> [The request]
In the lines below, how many hold the word "picture"? Answer only with the number.

Structured object records

--- START ---

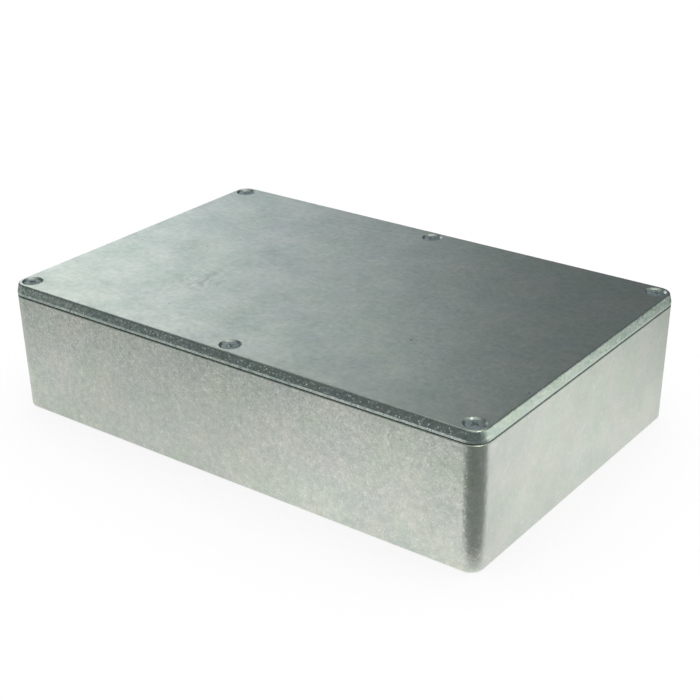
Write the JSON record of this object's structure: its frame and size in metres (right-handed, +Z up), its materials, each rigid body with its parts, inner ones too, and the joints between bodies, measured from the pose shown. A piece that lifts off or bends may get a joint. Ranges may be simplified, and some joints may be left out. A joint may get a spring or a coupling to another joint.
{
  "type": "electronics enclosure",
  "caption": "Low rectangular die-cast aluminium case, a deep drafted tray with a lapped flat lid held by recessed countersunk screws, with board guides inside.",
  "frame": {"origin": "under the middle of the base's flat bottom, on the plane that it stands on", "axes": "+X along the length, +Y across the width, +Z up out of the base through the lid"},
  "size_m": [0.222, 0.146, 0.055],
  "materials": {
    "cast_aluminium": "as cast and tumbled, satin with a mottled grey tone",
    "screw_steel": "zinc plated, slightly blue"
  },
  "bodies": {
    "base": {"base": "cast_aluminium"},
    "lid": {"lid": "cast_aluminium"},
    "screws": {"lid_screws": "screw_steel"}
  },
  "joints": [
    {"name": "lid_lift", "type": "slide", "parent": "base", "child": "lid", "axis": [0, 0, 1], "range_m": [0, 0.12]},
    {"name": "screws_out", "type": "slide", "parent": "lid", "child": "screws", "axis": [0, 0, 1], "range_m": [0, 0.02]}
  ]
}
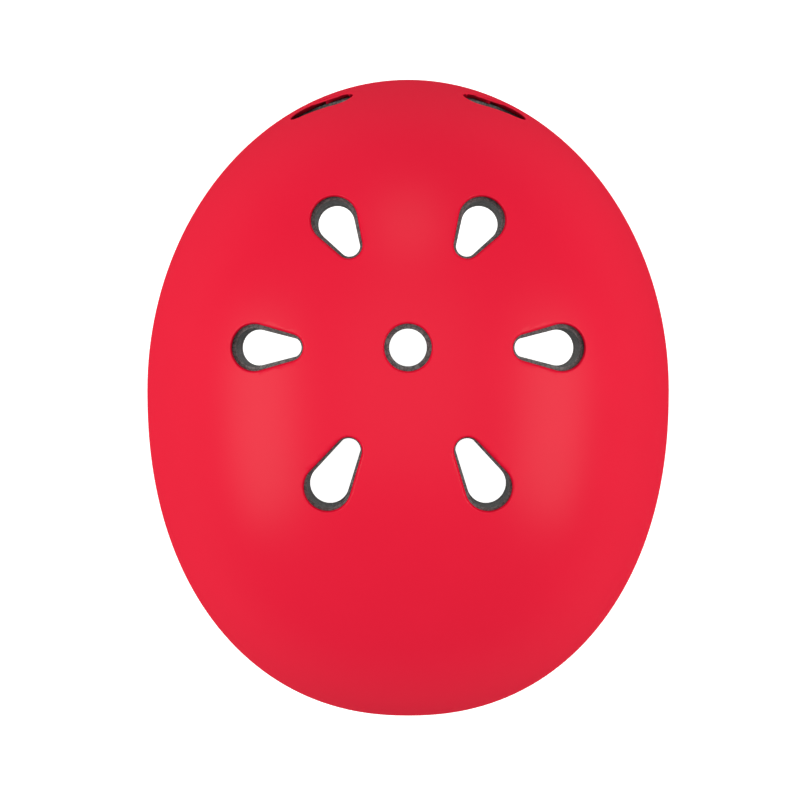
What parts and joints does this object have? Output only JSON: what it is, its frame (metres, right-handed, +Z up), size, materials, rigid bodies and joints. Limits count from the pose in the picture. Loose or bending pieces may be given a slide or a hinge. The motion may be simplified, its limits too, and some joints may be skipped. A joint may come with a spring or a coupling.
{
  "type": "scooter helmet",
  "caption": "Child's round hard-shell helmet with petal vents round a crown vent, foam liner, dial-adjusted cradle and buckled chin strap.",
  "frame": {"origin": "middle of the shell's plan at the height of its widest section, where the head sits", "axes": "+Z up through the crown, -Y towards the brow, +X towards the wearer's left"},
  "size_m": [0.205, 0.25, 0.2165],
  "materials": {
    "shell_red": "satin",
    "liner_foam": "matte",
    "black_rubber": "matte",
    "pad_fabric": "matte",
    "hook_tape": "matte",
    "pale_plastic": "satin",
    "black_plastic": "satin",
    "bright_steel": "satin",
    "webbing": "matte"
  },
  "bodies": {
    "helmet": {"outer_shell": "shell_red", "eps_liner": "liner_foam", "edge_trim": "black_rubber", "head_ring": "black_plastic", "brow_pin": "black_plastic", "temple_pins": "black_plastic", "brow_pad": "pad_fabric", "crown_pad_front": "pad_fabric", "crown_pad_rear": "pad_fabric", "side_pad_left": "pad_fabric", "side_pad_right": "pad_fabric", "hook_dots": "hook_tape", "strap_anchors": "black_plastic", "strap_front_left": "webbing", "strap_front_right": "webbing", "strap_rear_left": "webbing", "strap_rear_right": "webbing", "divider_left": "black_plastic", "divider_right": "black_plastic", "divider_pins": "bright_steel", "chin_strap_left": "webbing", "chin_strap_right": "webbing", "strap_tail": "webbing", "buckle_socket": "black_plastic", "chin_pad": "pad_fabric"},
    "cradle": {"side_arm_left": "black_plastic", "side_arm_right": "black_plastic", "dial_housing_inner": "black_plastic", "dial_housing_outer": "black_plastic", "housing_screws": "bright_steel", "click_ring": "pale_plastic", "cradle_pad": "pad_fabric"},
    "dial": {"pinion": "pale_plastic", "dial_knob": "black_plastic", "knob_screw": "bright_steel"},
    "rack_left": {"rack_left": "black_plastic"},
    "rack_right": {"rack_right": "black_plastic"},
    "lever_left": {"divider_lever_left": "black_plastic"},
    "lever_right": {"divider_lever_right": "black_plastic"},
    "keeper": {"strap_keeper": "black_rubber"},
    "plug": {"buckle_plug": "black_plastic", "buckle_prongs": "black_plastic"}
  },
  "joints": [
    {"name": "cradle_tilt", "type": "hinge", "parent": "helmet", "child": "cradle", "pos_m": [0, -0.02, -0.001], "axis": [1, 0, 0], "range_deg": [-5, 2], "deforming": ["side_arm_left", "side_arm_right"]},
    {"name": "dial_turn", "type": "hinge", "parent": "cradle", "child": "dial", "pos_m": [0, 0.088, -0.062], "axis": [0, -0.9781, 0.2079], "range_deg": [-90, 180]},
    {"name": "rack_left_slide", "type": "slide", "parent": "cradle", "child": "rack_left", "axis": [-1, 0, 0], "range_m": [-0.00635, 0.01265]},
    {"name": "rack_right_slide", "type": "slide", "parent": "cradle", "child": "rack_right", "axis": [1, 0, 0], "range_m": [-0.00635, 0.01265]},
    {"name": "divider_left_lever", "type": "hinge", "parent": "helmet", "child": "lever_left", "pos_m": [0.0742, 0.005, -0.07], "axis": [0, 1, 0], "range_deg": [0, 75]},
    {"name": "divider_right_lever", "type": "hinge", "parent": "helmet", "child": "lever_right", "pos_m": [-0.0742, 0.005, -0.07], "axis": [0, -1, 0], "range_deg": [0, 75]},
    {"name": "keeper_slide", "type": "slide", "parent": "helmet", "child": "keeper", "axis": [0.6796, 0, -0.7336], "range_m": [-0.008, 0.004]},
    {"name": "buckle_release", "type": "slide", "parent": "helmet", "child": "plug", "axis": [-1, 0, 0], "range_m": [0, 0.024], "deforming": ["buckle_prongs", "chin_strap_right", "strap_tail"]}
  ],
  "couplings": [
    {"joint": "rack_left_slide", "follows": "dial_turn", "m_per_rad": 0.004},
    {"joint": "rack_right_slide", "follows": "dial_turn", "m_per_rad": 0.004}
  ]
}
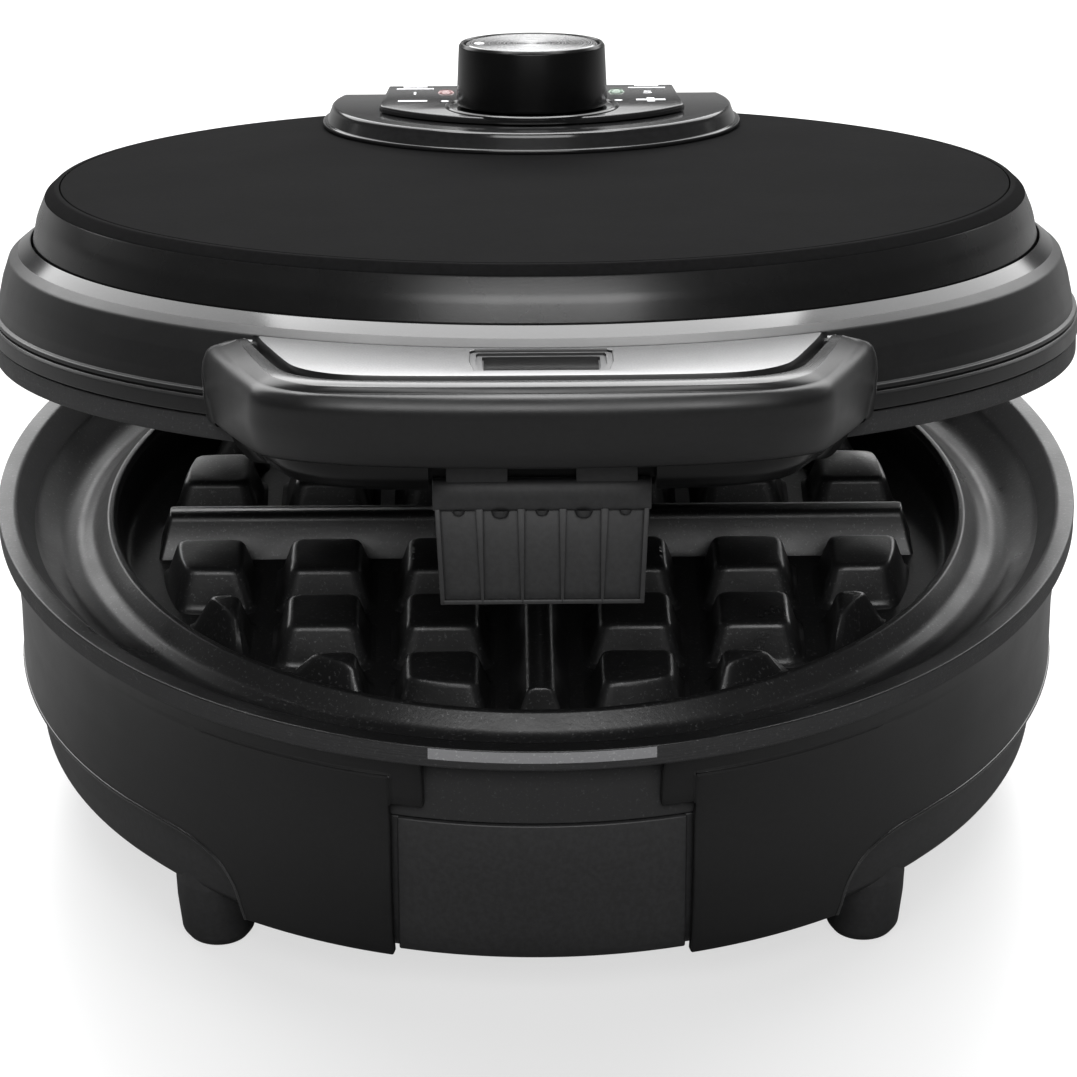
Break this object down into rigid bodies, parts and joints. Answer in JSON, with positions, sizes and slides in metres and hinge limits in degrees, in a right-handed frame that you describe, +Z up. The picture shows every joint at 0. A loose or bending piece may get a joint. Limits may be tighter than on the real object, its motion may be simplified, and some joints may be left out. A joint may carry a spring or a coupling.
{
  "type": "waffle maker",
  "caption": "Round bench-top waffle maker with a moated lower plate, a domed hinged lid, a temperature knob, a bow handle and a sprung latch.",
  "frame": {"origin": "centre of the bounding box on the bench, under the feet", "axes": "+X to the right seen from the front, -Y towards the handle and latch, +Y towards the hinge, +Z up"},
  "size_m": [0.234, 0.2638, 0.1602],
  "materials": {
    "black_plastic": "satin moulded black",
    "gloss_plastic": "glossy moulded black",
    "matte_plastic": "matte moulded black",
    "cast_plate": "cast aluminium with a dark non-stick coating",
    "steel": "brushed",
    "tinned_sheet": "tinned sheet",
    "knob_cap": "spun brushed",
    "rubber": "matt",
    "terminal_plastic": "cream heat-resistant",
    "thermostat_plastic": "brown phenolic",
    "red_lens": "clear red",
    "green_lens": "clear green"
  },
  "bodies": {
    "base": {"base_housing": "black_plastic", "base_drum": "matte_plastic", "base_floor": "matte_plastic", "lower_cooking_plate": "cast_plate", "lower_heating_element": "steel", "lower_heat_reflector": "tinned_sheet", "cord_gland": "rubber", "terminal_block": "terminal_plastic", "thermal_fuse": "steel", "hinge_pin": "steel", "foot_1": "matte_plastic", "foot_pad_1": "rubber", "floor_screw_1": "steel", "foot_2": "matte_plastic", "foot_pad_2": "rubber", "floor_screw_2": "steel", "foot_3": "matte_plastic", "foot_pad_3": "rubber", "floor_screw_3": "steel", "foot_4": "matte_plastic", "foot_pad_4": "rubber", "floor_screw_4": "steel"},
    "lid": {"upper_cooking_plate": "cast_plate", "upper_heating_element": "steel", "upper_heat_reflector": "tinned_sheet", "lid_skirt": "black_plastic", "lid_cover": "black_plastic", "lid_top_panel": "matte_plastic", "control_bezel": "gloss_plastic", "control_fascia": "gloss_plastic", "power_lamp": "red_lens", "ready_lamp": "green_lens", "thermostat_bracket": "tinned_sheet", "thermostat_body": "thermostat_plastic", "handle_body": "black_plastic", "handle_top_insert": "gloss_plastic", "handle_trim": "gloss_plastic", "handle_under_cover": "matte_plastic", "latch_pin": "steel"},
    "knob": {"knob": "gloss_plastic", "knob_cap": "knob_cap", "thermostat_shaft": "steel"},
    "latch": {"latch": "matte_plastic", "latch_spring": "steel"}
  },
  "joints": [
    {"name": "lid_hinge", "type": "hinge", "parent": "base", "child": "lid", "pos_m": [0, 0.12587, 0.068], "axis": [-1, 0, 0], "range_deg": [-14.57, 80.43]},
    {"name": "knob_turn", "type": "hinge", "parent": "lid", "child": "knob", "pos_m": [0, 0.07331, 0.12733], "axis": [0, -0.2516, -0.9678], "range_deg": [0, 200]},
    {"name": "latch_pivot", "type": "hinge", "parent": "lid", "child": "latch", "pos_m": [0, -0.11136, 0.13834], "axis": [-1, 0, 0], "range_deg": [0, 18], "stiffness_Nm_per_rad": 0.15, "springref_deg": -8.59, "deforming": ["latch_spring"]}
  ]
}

--- END ---

> [Full solution]
2